### Task prompt
Each line below should be quoted exactly, please.

### Given material
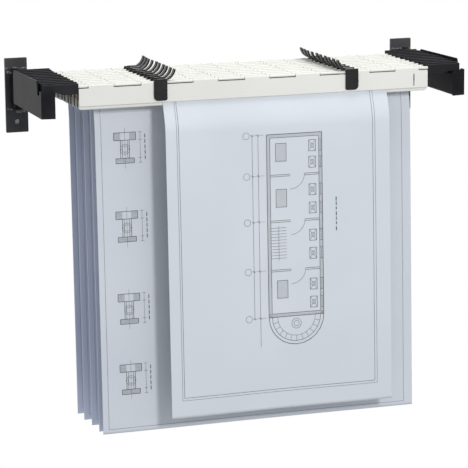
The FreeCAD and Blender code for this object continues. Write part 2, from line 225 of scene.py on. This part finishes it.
MATERIALS = {
    # painted light: the wall plates get a lighter copy of the arms' black paint, for the light
    # they catch
    "plate_steel_lit_copy": black_steel("black_plate_lit_copy", (0.028, 0.028, 0.031), (0.044, 0.044, 0.049), 0.32),
    "arm_steel": black_steel("black_arm", (0.010, 0.010, 0.012), (0.021, 0.021, 0.024), 0.055),
    "cream_steel": surface("cream_powder_coat", (0.795, 0.785, 0.725), 0.38,
                           tones=((0.78, 0.77, 0.71), (0.81, 0.80, 0.74), 9.0),
                           grain=(1400.0, 0.08, 0.2 * MM)),
    "black_plastic": surface("black_moulding", (0.022, 0.022, 0.024), 0.58, gloss=0.07,
                             tones=((0.018, 0.018, 0.020), (0.026, 0.026, 0.029), 25.0),
                             grain=(1600.0, 0.15, 0.2 * MM)),
    "lever_paint": surface("black_lever_paint", (0.007, 0.007, 0.008), 0.28, gloss=0.26,
                           tones=((0.006, 0.006, 0.007), (0.011, 0.011, 0.012), 60.0),
                           grain=(1200.0, 0.08, 0.2 * MM)),
    # painted shade: a warm dark brown on the faces inside the binders, where the shade falls
    "jaw_inside_shade": surface("jaw_inside_painted_shade", (0.30, 0.25, 0.19), 0.7,
                      tones=((0.22, 0.18, 0.13), (0.36, 0.31, 0.24), 120.0),
                      grain=(900.0, 0.2, 0.3 * MM)),
    "front_paper": paper("front_drawing_paper", (0.65, 0.68, 0.72), (0.69, 0.72, 0.75)),
    "paper": paper("drawing_paper", (0.63, 0.66, 0.71), (0.67, 0.70, 0.74)),
    # painted shade: the rear sheets get a bluer copy of the paper, for the blue of the shade they
    # hang in
    "rear_paper_shade_tint": surface("rear_paper_painted_shade_tint", (0.69, 0.74, 0.87), 0.5,
                    tones=((0.66, 0.71, 0.84), (0.72, 0.77, 0.90), 5.0),
                    grain=(1500.0, 0.05, 0.1 * MM)),
    # painted highlight: a pale strip along the side edges of each rear sheet
    "edge_highlight": paper("rear_paper_painted_edge_highlight", (0.80, 0.84, 0.95), (0.86, 0.89, 0.97)),
    "ink": ink("drawing_ink", (0.06, 0.065, 0.075), (0.05, 0.055, 0.065), (0.08, 0.085, 0.095)),
    "pale_ink": ink("drawing_ink_pale", (0.42, 0.44, 0.48), (0.38, 0.40, 0.44),
                    (0.46, 0.48, 0.52)),
    "screw": surface("blackened_screw", (0.26, 0.26, 0.26), 0.40, metal=0.8,
                     grain=(700.0, 0.2, 0.3 * MM)),
    # painted highlight: the weld lumps are a lighter copy of the black paint, so that they shine
    "weld": surface("black_weld_lightened_for_highlight", (0.075, 0.075, 0.080), 0.25, gloss=0.8,
                    grain=(500.0, 0.5, 0.8 * MM)),
}

# a CAD node's name starts with one of these, or it is a sheet, which a piece replaces
NODE_LOOKS = {"wall_plate": "plate_steel_lit_copy", "arm": "arm_steel", "rear_jaw": "cream_steel",
              "front_jaw": "cream_steel", "hangers": "black_plastic", "lever": "lever_paint"}


def paint(obj, material):
    slots = obj.data.materials
    if len(slots) == 0:
        slots.append(material)
    for i in range(len(slots)):
        slots[i] = material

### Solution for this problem
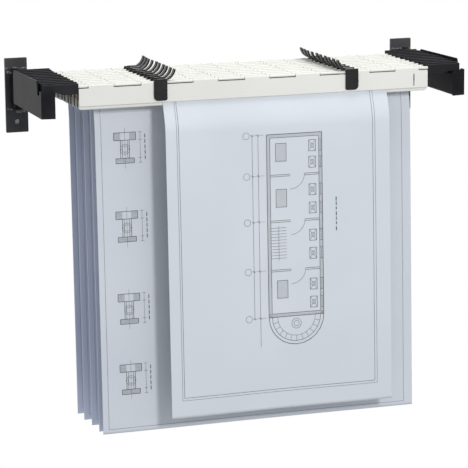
The FreeCAD and Blender code for this object continues. Write part 2, from line 225 of scene.py on. This part finishes it.
MATERIALS = {
    # painted light: the wall plates get a lighter copy of the arms' black paint, for the light
    # they catch
    "plate_steel_lit_copy": black_steel("black_plate_lit_copy", (0.028, 0.028, 0.031), (0.044, 0.044, 0.049), 0.32),
    "arm_steel": black_steel("black_arm", (0.010, 0.010, 0.012), (0.021, 0.021, 0.024), 0.055),
    "cream_steel": surface("cream_powder_coat", (0.795, 0.785, 0.725), 0.38,
                           tones=((0.78, 0.77, 0.71), (0.81, 0.80, 0.74), 9.0),
                           grain=(1400.0, 0.08, 0.2 * MM)),
    "black_plastic": surface("black_moulding", (0.022, 0.022, 0.024), 0.58, gloss=0.07,
                             tones=((0.018, 0.018, 0.020), (0.026, 0.026, 0.029), 25.0),
                             grain=(1600.0, 0.15, 0.2 * MM)),
    "lever_paint": surface("black_lever_paint", (0.007, 0.007, 0.008), 0.28, gloss=0.26,
                           tones=((0.006, 0.006, 0.007), (0.011, 0.011, 0.012), 60.0),
                           grain=(1200.0, 0.08, 0.2 * MM)),
    # painted shade: a warm dark brown on the faces inside the binders, where the shade falls
    "jaw_inside_shade": surface("jaw_inside_painted_shade", (0.30, 0.25, 0.19), 0.7,
                      tones=((0.22, 0.18, 0.13), (0.36, 0.31, 0.24), 120.0),
                      grain=(900.0, 0.2, 0.3 * MM)),
    "front_paper": paper("front_drawing_paper", (0.65, 0.68, 0.72), (0.69, 0.72, 0.75)),
    "paper": paper("drawing_paper", (0.63, 0.66, 0.71), (0.67, 0.70, 0.74)),
    # painted shade: the rear sheets get a bluer copy of the paper, for the blue of the shade they
    # hang in
    "rear_paper_shade_tint": surface("rear_paper_painted_shade_tint", (0.69, 0.74, 0.87), 0.5,
                    tones=((0.66, 0.71, 0.84), (0.72, 0.77, 0.90), 5.0),
                    grain=(1500.0, 0.05, 0.1 * MM)),
    # painted highlight: a pale strip along the side edges of each rear sheet
    "edge_highlight": paper("rear_paper_painted_edge_highlight", (0.80, 0.84, 0.95), (0.86, 0.89, 0.97)),
    "ink": ink("drawing_ink", (0.06, 0.065, 0.075), (0.05, 0.055, 0.065), (0.08, 0.085, 0.095)),
    "pale_ink": ink("drawing_ink_pale", (0.42, 0.44, 0.48), (0.38, 0.40, 0.44),
                    (0.46, 0.48, 0.52)),
    "screw": surface("blackened_screw", (0.26, 0.26, 0.26), 0.40, metal=0.8,
                     grain=(700.0, 0.2, 0.3 * MM)),
    # painted highlight: the weld lumps are a lighter copy of the black paint, so that they shine
    "weld": surface("black_weld_lightened_for_highlight", (0.075, 0.075, 0.080), 0.25, gloss=0.8,
                    grain=(500.0, 0.5, 0.8 * MM)),
}

# a CAD node's name starts with one of these, or it is a sheet, which a piece replaces
NODE_LOOKS = {"wall_plate": "plate_steel_lit_copy", "arm": "arm_steel", "rear_jaw": "cream_steel",
              "front_jaw": "cream_steel", "hangers": "black_plastic", "lever": "lever_paint"}


def paint(obj, material):
    slots = obj.data.materials
    if len(slots) == 0:
        slots.append(material)
    for i in range(len(slots)):
        slots[i] = material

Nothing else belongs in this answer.